■ Task to carry out: From the entries below, copy exactly the lines from the one that contains "Write the FreeCAD" through the one that contains "from FreeCAD import Rotation, Vector", both included, and only those.

■ Raw data:

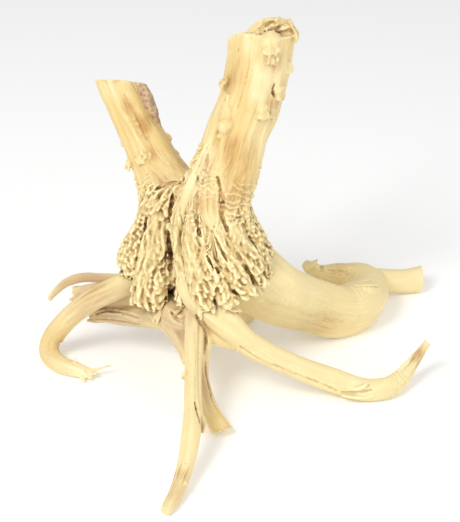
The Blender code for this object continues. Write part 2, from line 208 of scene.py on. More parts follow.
# The strands on the far sides follow a rule. A skirt has points (x, y, z) of its axis from top to bottom,
# how far the strands stand from it, their radii, and the first and last bearing and number of strands.
FAR_SKIRTS = {
    "right_skirt": {
        "axis": [(25, 16, 172), (15, 3, 132), (14, -3, 100), (16, -4, 72)],
        "reach": [16, 17.5, 23, 27],
        "radius": [5, 6, 6.8, 6.2],
        "bearings": (10, 172, 8),
    },
    "left_skirt": {
        "axis": [(-28, 41, 144), (-25, 32, 117), (-29, 19, 91), (-34, 9, 62)],
        "reach": [9, 11, 18.5, 18],
        "radius": [4, 5, 6.4, 6.2],
        "bearings": (28, 178, 5),
    },
}
# How far these strands stray to the side, and up or down at their toes, and how their bearings vary.
STRAND_SWAY = 3.0
STRAND_LENGTH_VARIES = 9.0
STRAND_TURN_VARIES = 0.08
STRAND_TWIST = 0.16
# How far a strand's toe stands out and hangs down past its last point, and its share of the strand's width.
TOE_OUT = 2
TOE_DROP = 7
TOE_WIDTH = 0.65

# Knots on the stems and roots: where, the swelling's radius, how many beads it carries, and a bead's radius.
KNOTS = {
    "top_knot": ((55, 14.6, 256.5), 8.2, 12, 1.6),
    "top_knot_ring": ((56, 13.6, 247), 4.8, 5, 1.2),
    "shoulder_knot": ((68, 26, 236), 3.6, 6, 1.5),
    "ledge_knot": ((62, 17, 220), 4.6, 6, 1.7),
    "middle_knot": ((50, 8.6, 209), 5.6, 9, 1.5),
    "middle_knot_side": ((57, 14, 206), 3.0, 5, 1.4),
    "face_knot": ((23, 3.6, 196), 6.2, 12, 1.6),
    "edge_knot": ((21, 23, 225), 3.0, 4, 1.3),
    "right_edge_beads": ((47, 4, 169), 2.4, 2, 1.2),
    "right_low_beads": ((43, -2, 157), 2.6, 4, 1.1),
    "back_knot": ((44, 58, 214), 5.0, 6, 1.7),
    "left_front_beads": ((-44, 41, 187), 2.4, 4, 1.1),
    "left_band_high": ((-33, 34, 165), 3.4, 9, 1.1),
    "left_band_low": ((-40, 33, 160), 3.4, 8, 1.2),
    "left_bud": ((-55, 50, 167), 2.2, 2, 1.6),
    "left_spur": ((-49, 38, 152), 3.6, 3, 1.5),
    "left_inner_beads": ((-21, 50, 170), 3.2, 8, 1.4),
    "left_inner_low": ((-18, 46, 160), 3.2, 8, 1.4),
    "left_back_beads": ((-40, 66, 176), 3.4, 5, 1.5),
    "front_root_bud": ((-7.6, -81, 45), 1.8, 1, 1.0),
    "front_root_knot": ((-6, -156, 13), 3.0, 1, 1.8),
    "spur_eye": ((113, 95, 25), 6.4, 0, 1.0),
}
# How deep a knot's swelling lies, as a share of its radius.
KNOT_SUNK = 0.5
# How far round a knot its fan of beads reaches to either side of straight down, in radians.
FAN_TURN = 1.3
# How far the fan's three rows lie from the knot's middle, as shares of its radius.
FAN_ROWS = (1.0, 0.66, 0.34)
# The right stem's torn top: how many tufts, round which point, and from how far above they are aimed.
TUFTS = 44
TUFT_MIDDLE = (57.0, 36.0, 257.0)
TUFT_AIM = 8
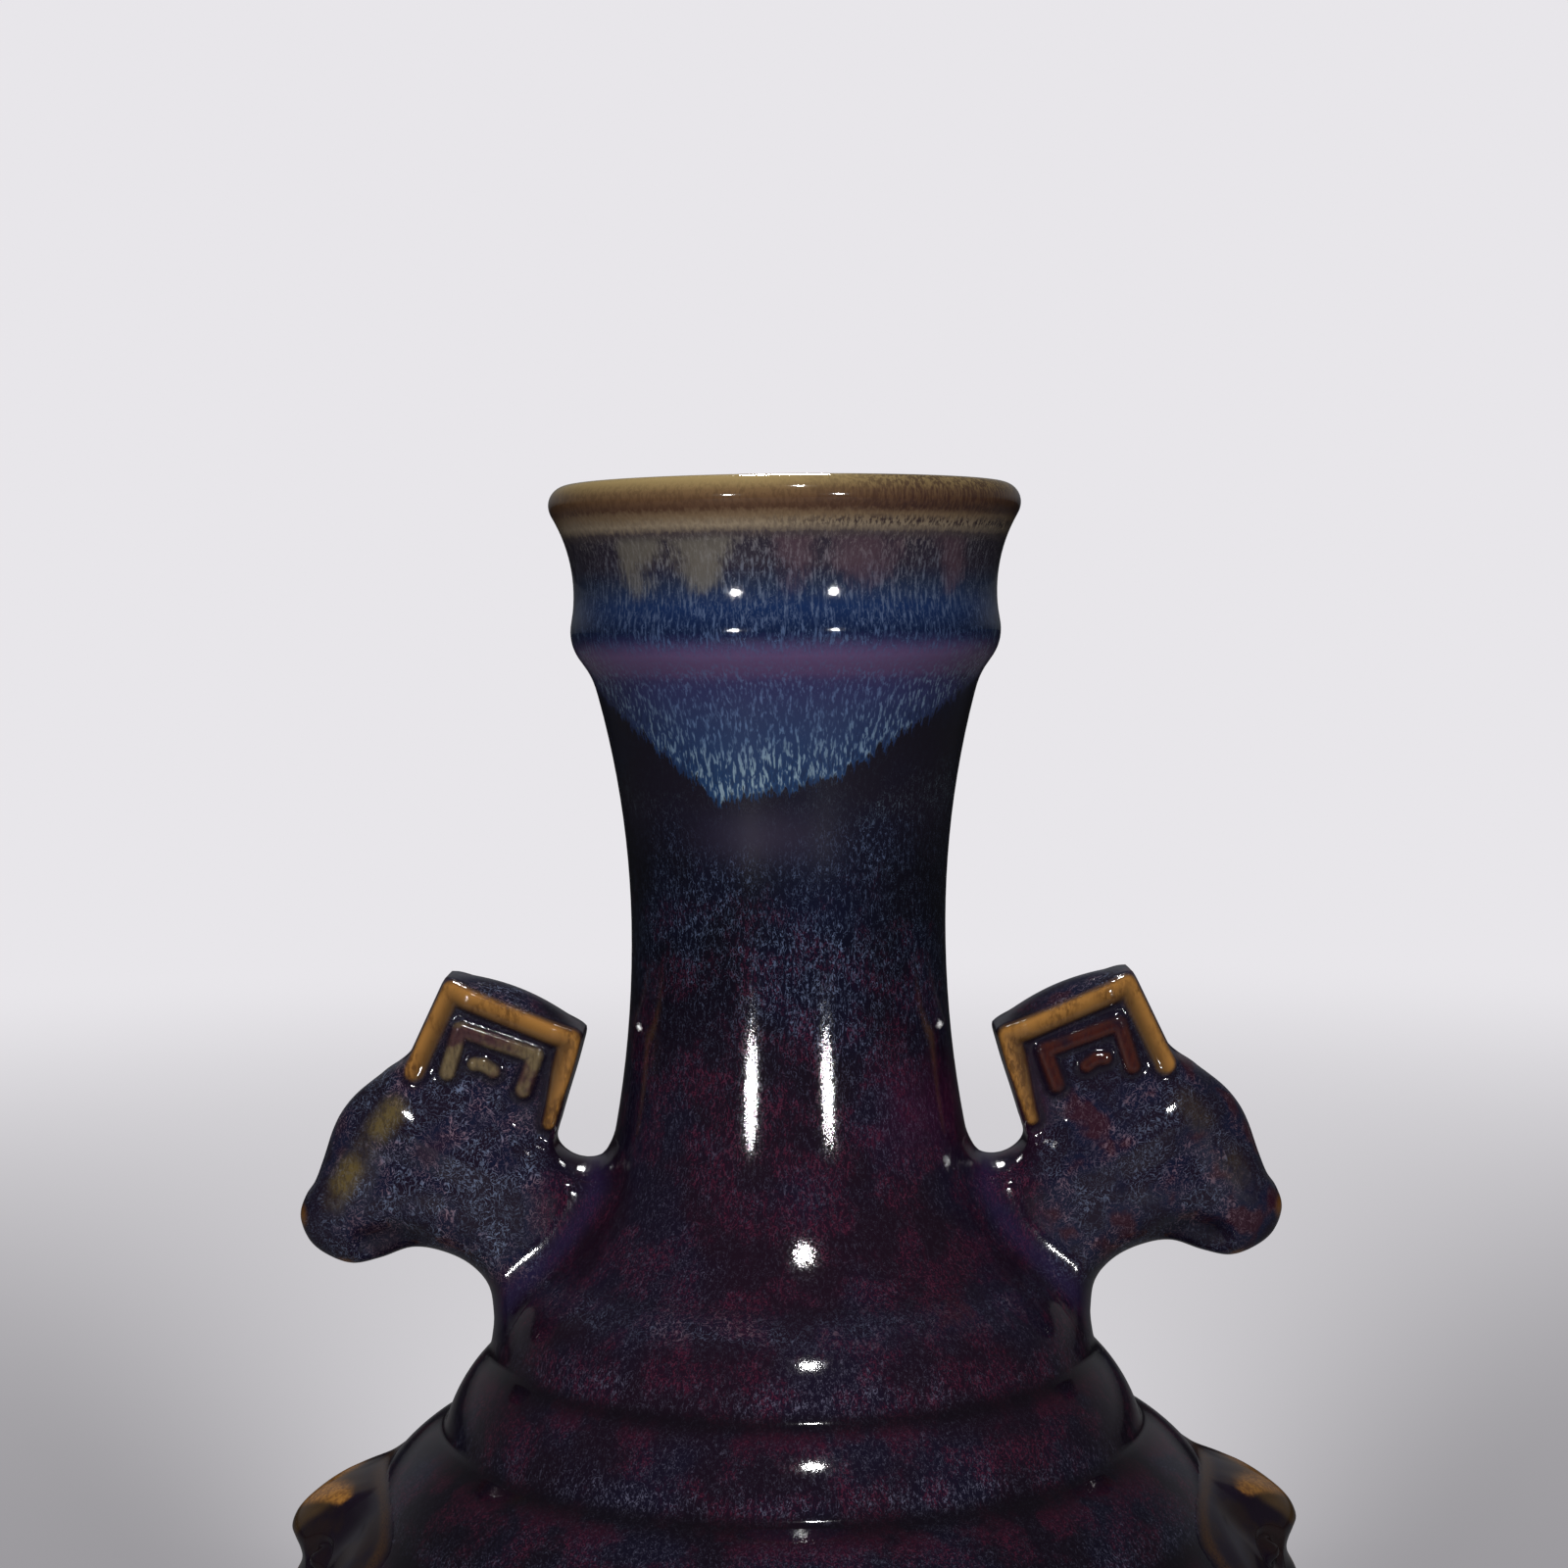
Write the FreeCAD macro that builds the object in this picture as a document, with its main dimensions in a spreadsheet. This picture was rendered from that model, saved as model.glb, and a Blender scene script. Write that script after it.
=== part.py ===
import FreeCAD, Part
import math
import os
import Sketcher

from FreeCAD import Rotation, Vector

# Jun ware vase: one piece of thrown stoneware with a dished collar, a slim waisted neck, three
# ribs round the shoulder, two beast-head ears on the neck and two beast-mask bosses on the belly.
# Millimetres, +Z up, origin on the table under the middle of the foot. The ears and the bosses
# point along +X and -X, and the vase is the same on both sides of its middle planes.

# Driving dimensions. A radius is from the vase's axis, and an inset is how much nearer to the axis
# a turn of the outline lies than the wider turn beside it. A rise is the height from one turn to the
# next, so all above follows when one of them changes. A reach is how far a place on an ear lies out
# from the neck's flare, or a place on a boss out from the belly.
SIZES = [
    # the thrown body, from the foot up
    ("foot_radius", 53.0),
    ("foot_height", 7.0),
    ("foot_edge", 1.5),
    ("foot_ring_width", 7.0),
    ("foot_recess", 5.4),
    ("foot_draft", 1.5),
    ("ankle_inset", 2.5),
    ("ankle_rise", 5.2),
    ("ankle_curve", 8.0),
    ("belly_radius", 89.0),
    ("belly_rise", 115.8),
    ("shoulder_inset", 14.7),
    ("shoulder_rise", 36.2),
    ("rib_3_inset", 13.4),
    ("rib_3_rise", 12.8),
    ("rib_2_inset", 8.5),
    ("rib_2_rise", 13.4),
    ("rib_1_inset", 9.9),
    ("rib_1_rise", 15.1),
    ("rib_curve", 26.0),
    ("flare_spread", 3.1),
    ("flare_rise", 23.5),
    ("flare_curve", 46.0),
    ("neck_radius", 27.3),
    ("neck_lower_rise", 34.0),
    ("neck_upper_rise", 42.3),
    ("neck_band", 28.0),
    ("collar_foot_radius", 33.0),
    ("collar_bend_radius", 35.1),
    ("collar_bend_rise", 4.0),
    ("collar_edge_rise", 5.5),
    ("collar_top_radius", 36.85),
    ("collar_top_rise", 2.5),
    ("collar_waist_rise", 3.9),
    ("lip_under_radius", 39.9),
    ("lip_under_rise", 12.9),
    ("lip_crest_radius", 37.3),
    ("lip_centre_rise", 2.4),
    ("lip_roll", 3.5),
    # the hollow
    ("wall", 4.8),
    ("shoulder_slant", 1.8),
    ("rib_bore_curve", 150.0),
    ("dish_depth", 46.0),
    ("belly_bore_wall", 6.0),
    ("belly_bore_band", 30.0),
    ("belly_bore_drop", 6.0),
    ("floor_thickness", 7.6),
    ("floor_corner_inset", 2.0),
    ("floor_corner_reach", 11.5),
    ("floor_corner_rise", 9.5),
    ("floor_corner_curve", 13.0),
    # the squared horn of an ear, with its frame and scroll
    ("horn_thickness", 15.4),
    ("horn_lean", 21.0),
    ("horn_foot_reach", 15.0),
    ("horn_foot_drop", 8.2),
    ("horn_length", 25.4),
    ("horn_depth", 27.0),
    ("horn_corner", 1.8),
    ("relief", 1.1),
    ("frame_width", 3.6),
    ("frame_outer_leg", 20.5),
    ("frame_inner_leg", 19.0),
    ("scroll_gap", 2.1),
    ("scroll_width", 2.3),
    ("scroll_outer_leg", 9.0),
    ("scroll_inner_leg", 10.5),
    ("hook_length", 5.4),
    ("hook_drop", 4.6),
    # the beast-mask bosses
    ("mask_rise", 24.0),
    ("nose_depth", 9.0),
    ("nose_bridge_reach", -3.0),
    ("nose_tip_reach", -1.4),
    ("nose_top_rise", 5.0),
    ("nose_tip_drop", 8.0),
    ("nose_length", 17.5),
    ("nose_width", 6.0),
]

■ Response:
Write the FreeCAD macro that builds the object in this picture as a document, with its main dimensions in a spreadsheet. This picture was rendered from that model, saved as model.glb, and a Blender scene script. Write that script after it.
=== part.py ===
import FreeCAD, Part
import math
import os
import Sketcher

from FreeCAD import Rotation, Vector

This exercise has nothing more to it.